Board of Guardians (Default) Act 1926
- Parliament of the United Kingdom
- Long title: An Act to provide in the case of default by a board of guardians for the reconstitution of the board; and for matters arising out of the default or consequential on the reconstitution.
- Citation: 16 & 17 Geo. 5. c. 20
- Territorial extent: England and Wales; Scotland;

Dates
- Royal assent: 15 July 1926
- Commencement: 15 July 1926
- Repealed: 1 October 1927

Other legislation
- Repealed by: Poor Law Act 1927

Status: Repealed

Text of statute as originally enacted

= Board of Guardians (Default) Act 1926 =

Act of the Parliament of the United Kingdom

The Board of Guardians (Default) Act 1926 was an act of the Parliament of the United Kingdom passed on 15 July 1926 which allowed the Minister of Health to reconstitute a board of guardians if he considered that the board of guardians was not properly performing its functions.

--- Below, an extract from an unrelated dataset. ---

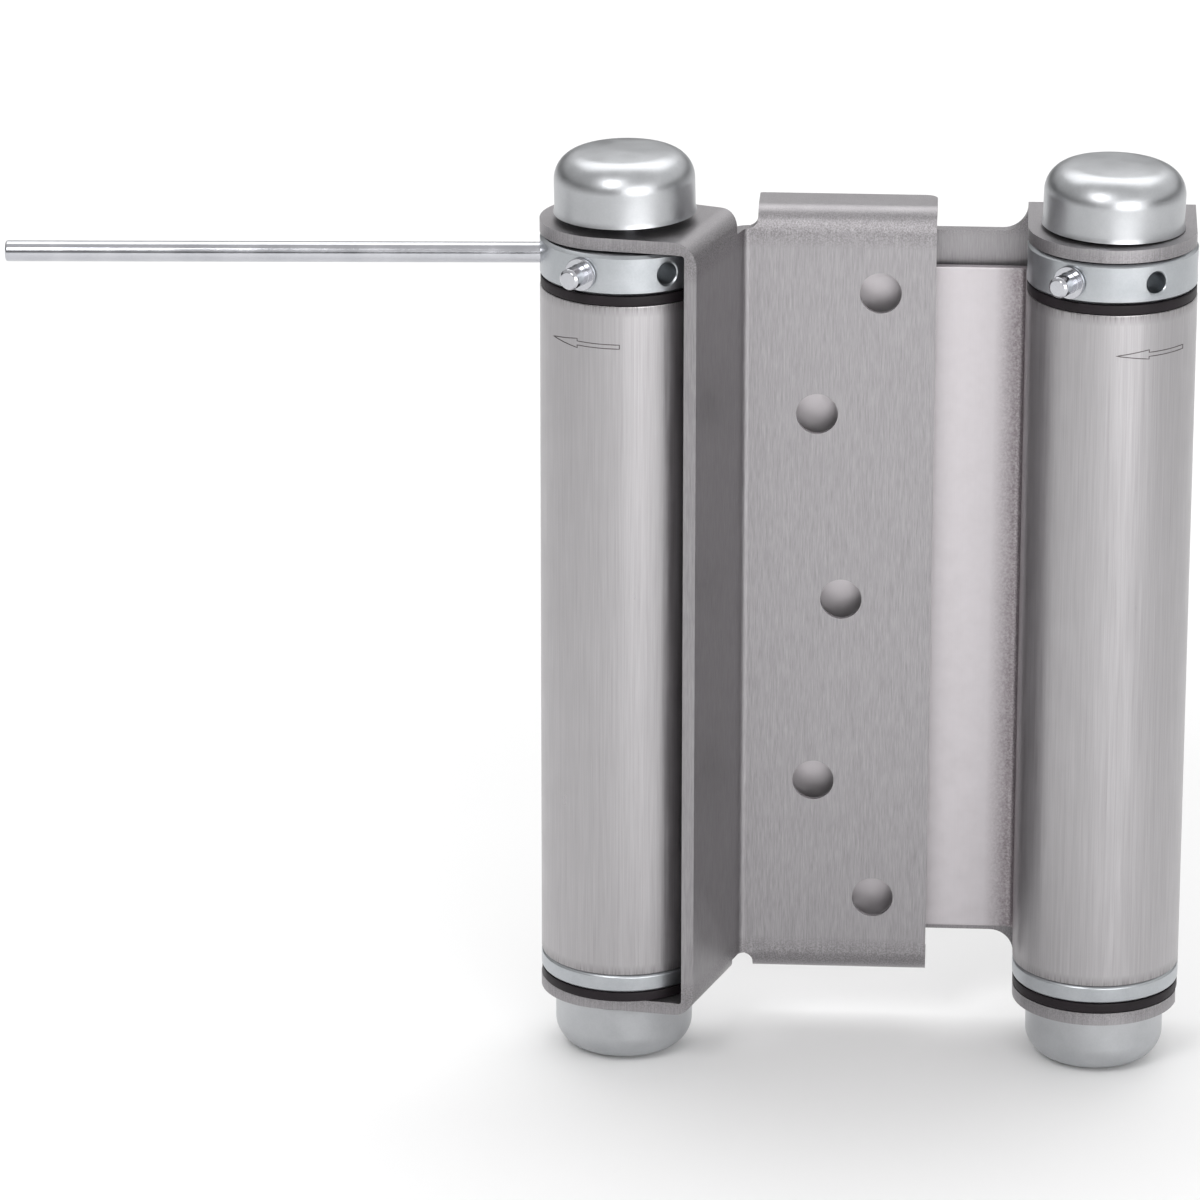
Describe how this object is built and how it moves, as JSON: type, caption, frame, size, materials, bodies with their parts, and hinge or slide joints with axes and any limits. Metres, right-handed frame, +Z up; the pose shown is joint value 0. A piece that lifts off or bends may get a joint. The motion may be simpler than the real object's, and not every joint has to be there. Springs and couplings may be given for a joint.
{
  "type": "double action spring hinge",
  "caption": "Double action spring hinge for a swinging cafe door: two folded steel flanges on a centre leaf rolled into two spring barrels, with a winding rod.",
  "frame": {"origin": "on the jamb flange's mounting face, midway between its two outer screw holes", "axes": "+Y out of the jamb flange's mounting face, away from the viewer; +Z up along the barrels; +X towards the jamb flange's barrel"},
  "size_m": [0.2277, 0.0396, 0.1841],
  "materials": {
    "flange_steel": "satin brushed, grain upright",
    "leaf_steel": "satin brushed barrels, plain rolled plate between them",
    "cap_zinc": "dull bluish zinc plate",
    "collar_zinc": "turned and zinc plated",
    "bright_steel": "bright drawn",
    "spring_steel": "oiled wire",
    "washer_black": "black nylon"
  },
  "bodies": {
    "jamb_leaf": {"right_flange": "flange_steel", "right_spindle": "bright_steel", "right_top_cap": "cap_zinc", "right_bottom_cap": "cap_zinc"},
    "middle_leaf": {"centre_leaf": "leaf_steel", "left_end_ring": "collar_zinc", "left_torsion_spring": "spring_steel", "left_upper_washer": "washer_black", "left_lower_washer": "washer_black", "right_end_ring": "collar_zinc", "right_torsion_spring": "spring_steel", "right_upper_washer": "washer_black", "right_lower_washer": "washer_black"},
    "door_leaf": {"left_flange": "flange_steel", "left_spindle": "bright_steel", "left_top_cap": "cap_zinc", "left_bottom_cap": "cap_zinc"},
    "left_collar": {"left_tension_collar": "collar_zinc"},
    "right_collar": {"right_tension_collar": "collar_zinc"},
    "left_pin": {"left_tension_pin": "bright_steel"},
    "right_pin": {"right_tension_pin": "bright_steel"},
    "rod": {"tension_rod": "bright_steel"}
  },
  "joints": [
    {"name": "jamb_swing", "type": "hinge", "parent": "jamb_leaf", "child": "middle_leaf", "pos_m": [0.0488, -0.0197, 0], "axis": [0, 0, 1], "range_deg": [0, 110], "stiffness_Nm_per_rad": 1.5},
    {"name": "door_swing", "type": "hinge", "parent": "middle_leaf", "child": "door_leaf", "pos_m": [-0.0442, -0.0197, 0], "axis": [0, 0, 1], "range_deg": [-110, 0], "stiffness_Nm_per_rad": 1.5},
    {"name": "left_collar_turn", "type": "hinge", "parent": "door_leaf", "child": "left_collar", "pos_m": [-0.0442, -0.0197, 0.0721], "axis": [0, 0, 1], "range_deg": [-120, 50]},
    {"name": "right_collar_turn", "type": "hinge", "parent": "jamb_leaf", "child": "right_collar", "pos_m": [0.0488, -0.0197, 0.0721], "axis": [0, 0, 1], "range_deg": [-80, 150]},
    {"name": "left_pin_pull", "type": "slide", "parent": "left_collar", "child": "left_pin", "axis": [-0.454, -0.891, 0], "range_m": [0, 0.01]},
    {"name": "right_pin_pull", "type": "slide", "parent": "right_collar", "child": "right_pin", "axis": [-0.4924, -0.8704, 0], "range_m": [0, 0.01]},
    {"name": "rod_pull", "type": "slide", "parent": "left_collar", "child": "rod", "axis": [-0.9986, -0.0523, 0], "range_m": [0, 0.01]}
  ]
}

The act allowed for boards of guardians to be replaced by government officials.

== Provisions ==
=== Short title, commencement and extent ===
Section 2(1) of the act provided that the act may be cited as the Board of Guardians (Default) Act 1926.

Section 2(2) of the act provided that the act would not extend to Ireland.

== Legacy ==
The whole act was repealed by section 245(1) of, and the eleventh schedule to, Poor Law Act 1927 (17 & 18 Geo. 5. c. 14).